• Set task:
Output the data that follows exactly, line for line.

============

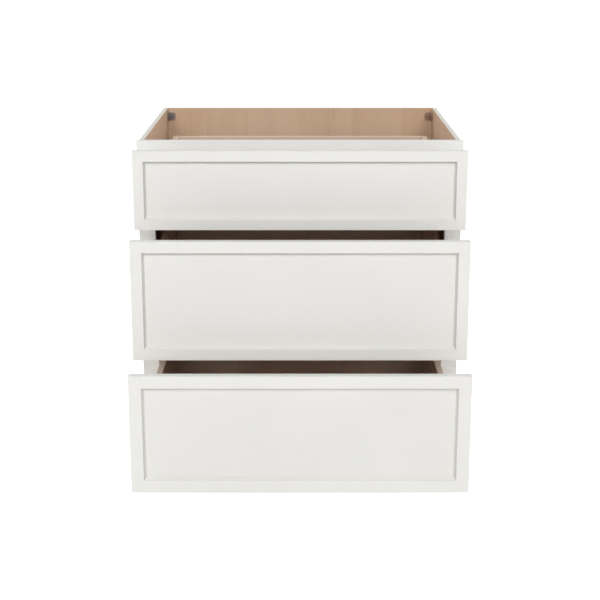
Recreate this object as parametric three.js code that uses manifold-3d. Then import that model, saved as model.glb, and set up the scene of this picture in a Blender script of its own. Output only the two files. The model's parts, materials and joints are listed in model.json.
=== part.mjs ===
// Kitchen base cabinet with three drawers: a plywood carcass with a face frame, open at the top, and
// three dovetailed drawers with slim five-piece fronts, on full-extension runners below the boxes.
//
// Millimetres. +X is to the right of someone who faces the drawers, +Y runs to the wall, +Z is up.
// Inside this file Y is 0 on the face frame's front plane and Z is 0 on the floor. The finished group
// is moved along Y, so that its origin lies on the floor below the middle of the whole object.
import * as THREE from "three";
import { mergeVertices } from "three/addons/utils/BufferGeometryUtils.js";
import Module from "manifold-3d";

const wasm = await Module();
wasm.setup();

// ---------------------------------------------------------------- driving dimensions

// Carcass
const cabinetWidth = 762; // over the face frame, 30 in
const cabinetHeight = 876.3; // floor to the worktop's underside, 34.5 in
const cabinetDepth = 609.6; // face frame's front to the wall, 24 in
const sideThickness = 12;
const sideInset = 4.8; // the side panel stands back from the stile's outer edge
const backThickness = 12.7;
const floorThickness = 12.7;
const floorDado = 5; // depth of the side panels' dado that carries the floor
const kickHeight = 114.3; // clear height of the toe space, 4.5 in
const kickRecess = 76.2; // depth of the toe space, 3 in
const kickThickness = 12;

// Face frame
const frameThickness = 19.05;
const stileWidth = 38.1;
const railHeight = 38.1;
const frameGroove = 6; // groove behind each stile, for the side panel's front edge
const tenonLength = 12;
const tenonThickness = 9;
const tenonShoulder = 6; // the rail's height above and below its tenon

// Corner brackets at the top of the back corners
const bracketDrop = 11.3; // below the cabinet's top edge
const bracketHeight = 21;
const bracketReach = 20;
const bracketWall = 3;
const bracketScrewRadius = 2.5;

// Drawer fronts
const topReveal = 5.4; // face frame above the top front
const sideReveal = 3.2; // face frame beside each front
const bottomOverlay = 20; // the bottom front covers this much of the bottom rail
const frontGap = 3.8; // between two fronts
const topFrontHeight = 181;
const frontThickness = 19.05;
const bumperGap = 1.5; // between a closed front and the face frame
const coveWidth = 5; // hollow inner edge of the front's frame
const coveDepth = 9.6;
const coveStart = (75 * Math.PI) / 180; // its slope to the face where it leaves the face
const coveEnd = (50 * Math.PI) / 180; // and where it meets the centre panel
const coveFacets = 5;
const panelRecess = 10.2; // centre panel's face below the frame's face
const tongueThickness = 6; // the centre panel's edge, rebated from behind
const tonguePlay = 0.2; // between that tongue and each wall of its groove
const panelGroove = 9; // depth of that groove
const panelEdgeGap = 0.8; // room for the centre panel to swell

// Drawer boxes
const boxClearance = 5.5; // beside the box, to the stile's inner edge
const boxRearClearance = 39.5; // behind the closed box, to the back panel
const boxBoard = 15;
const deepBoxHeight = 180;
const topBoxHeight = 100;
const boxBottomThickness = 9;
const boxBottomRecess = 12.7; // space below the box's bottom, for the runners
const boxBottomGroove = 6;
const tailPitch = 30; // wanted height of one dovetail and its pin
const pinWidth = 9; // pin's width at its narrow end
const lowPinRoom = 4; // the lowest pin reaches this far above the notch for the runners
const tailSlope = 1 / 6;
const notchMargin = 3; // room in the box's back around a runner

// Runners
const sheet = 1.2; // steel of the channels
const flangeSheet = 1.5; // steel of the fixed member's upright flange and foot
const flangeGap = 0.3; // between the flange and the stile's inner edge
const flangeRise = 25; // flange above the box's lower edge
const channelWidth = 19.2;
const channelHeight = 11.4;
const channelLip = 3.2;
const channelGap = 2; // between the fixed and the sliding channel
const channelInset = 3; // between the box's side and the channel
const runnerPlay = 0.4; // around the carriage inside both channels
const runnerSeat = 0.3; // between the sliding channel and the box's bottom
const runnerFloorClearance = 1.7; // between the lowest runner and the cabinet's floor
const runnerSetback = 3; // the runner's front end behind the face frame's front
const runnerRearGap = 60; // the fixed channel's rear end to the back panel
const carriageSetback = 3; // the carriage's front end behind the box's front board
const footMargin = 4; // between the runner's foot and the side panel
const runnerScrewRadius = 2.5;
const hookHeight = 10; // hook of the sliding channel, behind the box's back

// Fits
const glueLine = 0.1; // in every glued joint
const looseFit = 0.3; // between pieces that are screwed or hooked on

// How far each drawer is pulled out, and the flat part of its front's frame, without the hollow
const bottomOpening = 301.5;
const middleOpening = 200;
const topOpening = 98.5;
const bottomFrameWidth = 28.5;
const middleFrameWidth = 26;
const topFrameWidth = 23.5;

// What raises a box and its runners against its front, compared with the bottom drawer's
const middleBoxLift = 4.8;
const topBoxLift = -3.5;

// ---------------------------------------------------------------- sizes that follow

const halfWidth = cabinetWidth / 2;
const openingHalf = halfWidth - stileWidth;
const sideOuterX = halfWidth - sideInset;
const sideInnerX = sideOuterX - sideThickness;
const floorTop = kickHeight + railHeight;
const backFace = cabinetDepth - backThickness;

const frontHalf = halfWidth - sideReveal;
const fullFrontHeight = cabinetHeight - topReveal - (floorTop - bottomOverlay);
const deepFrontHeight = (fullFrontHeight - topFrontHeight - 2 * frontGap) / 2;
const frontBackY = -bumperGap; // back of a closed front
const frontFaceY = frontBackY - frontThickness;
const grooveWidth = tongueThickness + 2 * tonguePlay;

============

• Written response:
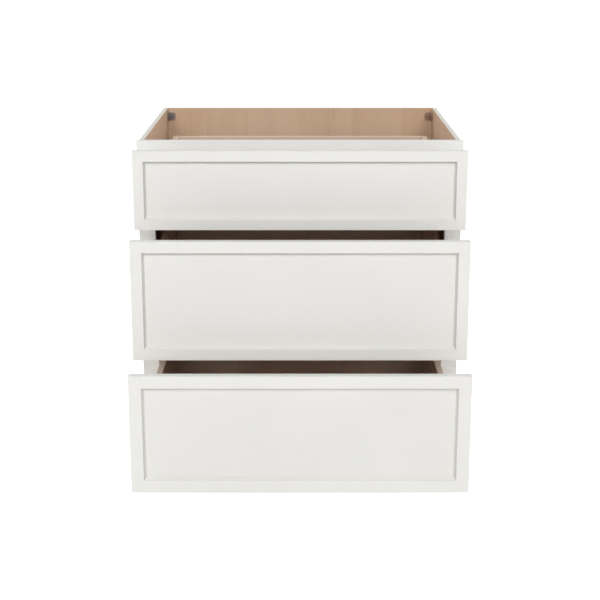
Recreate this object as parametric three.js code that uses manifold-3d. Then import that model, saved as model.glb, and set up the scene of this picture in a Blender script of its own. Output only the two files. The model's parts, materials and joints are listed in model.json.
=== part.mjs ===
// Kitchen base cabinet with three drawers: a plywood carcass with a face frame, open at the top, and
// three dovetailed drawers with slim five-piece fronts, on full-extension runners below the boxes.
//
// Millimetres. +X is to the right of someone who faces the drawers, +Y runs to the wall, +Z is up.
// Inside this file Y is 0 on the face frame's front plane and Z is 0 on the floor. The finished group
// is moved along Y, so that its origin lies on the floor below the middle of the whole object.
import * as THREE from "three";
import { mergeVertices } from "three/addons/utils/BufferGeometryUtils.js";
import Module from "manifold-3d";

const wasm = await Module();
wasm.setup();

// ---------------------------------------------------------------- driving dimensions

// Carcass
const cabinetWidth = 762; // over the face frame, 30 in
const cabinetHeight = 876.3; // floor to the worktop's underside, 34.5 in
const cabinetDepth = 609.6; // face frame's front to the wall, 24 in
const sideThickness = 12;
const sideInset = 4.8; // the side panel stands back from the stile's outer edge
const backThickness = 12.7;
const floorThickness = 12.7;
const floorDado = 5; // depth of the side panels' dado that carries the floor
const kickHeight = 114.3; // clear height of the toe space, 4.5 in
const kickRecess = 76.2; // depth of the toe space, 3 in
const kickThickness = 12;

// Face frame
const frameThickness = 19.05;
const stileWidth = 38.1;
const railHeight = 38.1;
const frameGroove = 6; // groove behind each stile, for the side panel's front edge
const tenonLength = 12;
const tenonThickness = 9;
const tenonShoulder = 6; // the rail's height above and below its tenon

// Corner brackets at the top of the back corners
const bracketDrop = 11.3; // below the cabinet's top edge
const bracketHeight = 21;
const bracketReach = 20;
const bracketWall = 3;
const bracketScrewRadius = 2.5;

// Drawer fronts
const topReveal = 5.4; // face frame above the top front
const sideReveal = 3.2; // face frame beside each front
const bottomOverlay = 20; // the bottom front covers this much of the bottom rail
const frontGap = 3.8; // between two fronts
const topFrontHeight = 181;
const frontThickness = 19.05;
const bumperGap = 1.5; // between a closed front and the face frame
const coveWidth = 5; // hollow inner edge of the front's frame
const coveDepth = 9.6;
const coveStart = (75 * Math.PI) / 180; // its slope to the face where it leaves the face
const coveEnd = (50 * Math.PI) / 180; // and where it meets the centre panel
const coveFacets = 5;
const panelRecess = 10.2; // centre panel's face below the frame's face
const tongueThickness = 6; // the centre panel's edge, rebated from behind
const tonguePlay = 0.2; // between that tongue and each wall of its groove
const panelGroove = 9; // depth of that groove
const panelEdgeGap = 0.8; // room for the centre panel to swell

// Drawer boxes
const boxClearance = 5.5; // beside the box, to the stile's inner edge
const boxRearClearance = 39.5; // behind the closed box, to the back panel
const boxBoard = 15;
const deepBoxHeight = 180;
const topBoxHeight = 100;
const boxBottomThickness = 9;
const boxBottomRecess = 12.7; // space below the box's bottom, for the runners
const boxBottomGroove = 6;
const tailPitch = 30; // wanted height of one dovetail and its pin
const pinWidth = 9; // pin's width at its narrow end
const lowPinRoom = 4; // the lowest pin reaches this far above the notch for the runners
const tailSlope = 1 / 6;
const notchMargin = 3; // room in the box's back around a runner

// Runners
const sheet = 1.2; // steel of the channels
const flangeSheet = 1.5; // steel of the fixed member's upright flange and foot
const flangeGap = 0.3; // between the flange and the stile's inner edge
const flangeRise = 25; // flange above the box's lower edge
const channelWidth = 19.2;
const channelHeight = 11.4;
const channelLip = 3.2;
const channelGap = 2; // between the fixed and the sliding channel
const channelInset = 3; // between the box's side and the channel
const runnerPlay = 0.4; // around the carriage inside both channels
const runnerSeat = 0.3; // between the sliding channel and the box's bottom
const runnerFloorClearance = 1.7; // between the lowest runner and the cabinet's floor
const runnerSetback = 3; // the runner's front end behind the face frame's front
const runnerRearGap = 60; // the fixed channel's rear end to the back panel
const carriageSetback = 3; // the carriage's front end behind the box's front board
const footMargin = 4; // between the runner's foot and the side panel
const runnerScrewRadius = 2.5;
const hookHeight = 10; // hook of the sliding channel, behind the box's back

// Fits
const glueLine = 0.1; // in every glued joint
const looseFit = 0.3; // between pieces that are screwed or hooked on

// How far each drawer is pulled out, and the flat part of its front's frame, without the hollow
const bottomOpening = 301.5;
const middleOpening = 200;
const topOpening = 98.5;
const bottomFrameWidth = 28.5;
const middleFrameWidth = 26;
const topFrameWidth = 23.5;

// What raises a box and its runners against its front, compared with the bottom drawer's
const middleBoxLift = 4.8;
const topBoxLift = -3.5;

// ---------------------------------------------------------------- sizes that follow

const halfWidth = cabinetWidth / 2;
const openingHalf = halfWidth - stileWidth;
const sideOuterX = halfWidth - sideInset;
const sideInnerX = sideOuterX - sideThickness;
const floorTop = kickHeight + railHeight;
const backFace = cabinetDepth - backThickness;

const frontHalf = halfWidth - sideReveal;
const fullFrontHeight = cabinetHeight - topReveal - (floorTop - bottomOverlay);
const deepFrontHeight = (fullFrontHeight - topFrontHeight - 2 * frontGap) / 2;
const frontBackY = -bumperGap; // back of a closed front
const frontFaceY = frontBackY - frontThickness;
const grooveWidth = tongueThickness + 2 * tonguePlay;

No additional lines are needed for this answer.